The 3-minute quarterly health check
Once a quarter, open a blank note and run through every LTD you actively use. For each tool, five checks:
- Status page — any new incidents this quarter?
- Changelog — anything shipped in the last 60 days?
- Founder feed — any pattern break in posting cadence?
- Community — any new "where is support" threads?
- Your own export — does the export still work and still include everything?
Score each tool by counting yellow flags. Zero to two yellow flags means green — keep using, check again next quarter. Three to five means yellow — export your data this week and start scouting a replacement so you are not scrambling later. Six or more means red — the tool is in triage. Move your active workflows off it within 30 days and treat anything still running on it as borrowed time.
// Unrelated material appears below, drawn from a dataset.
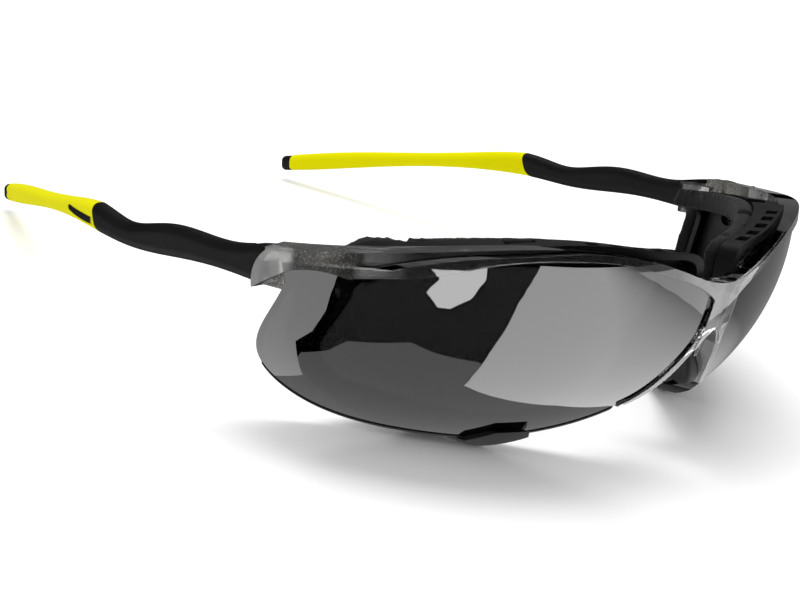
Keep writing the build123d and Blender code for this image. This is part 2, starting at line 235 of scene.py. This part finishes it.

The whole exercise takes about three minutes per tool once you have bookmarks set up.
What to do when a tool is dying
Export your data now. Not next weekend, not after the current project — now. Dying tools ship export restrictions as a late-stage move, and you do not want to learn that your CSV button was removed the day you needed it. Run the export, save it somewhere you will actually find in two years, and repeat every 60 days until you have migrated off.
Document your workflows while the docs still exist. Most LTD tools have help-center articles that disappear the week after shutdown. If a specific automation, template, or setting is load-bearing for your work, screenshot the configuration screen. A ten-minute doc today is worth an afternoon of reverse-engineering later.
Identify two replacement options — one paid SaaS, one free or self-hosted. You want two because the first one will have a deal-breaker you did not notice during the demo. Shortlist now, trial later, under no deadline pressure. Migration decisions made under shutdown pressure are almost always the wrong ones.
Share what you are seeing in the community. One person noticing three yellow flags is anecdote. Thirty people comparing notes is a signal. The LTD forums and Discords are how most buyers catch a dying tool a month before the official announcement — and that month is the difference between a calm migration and a fire drill.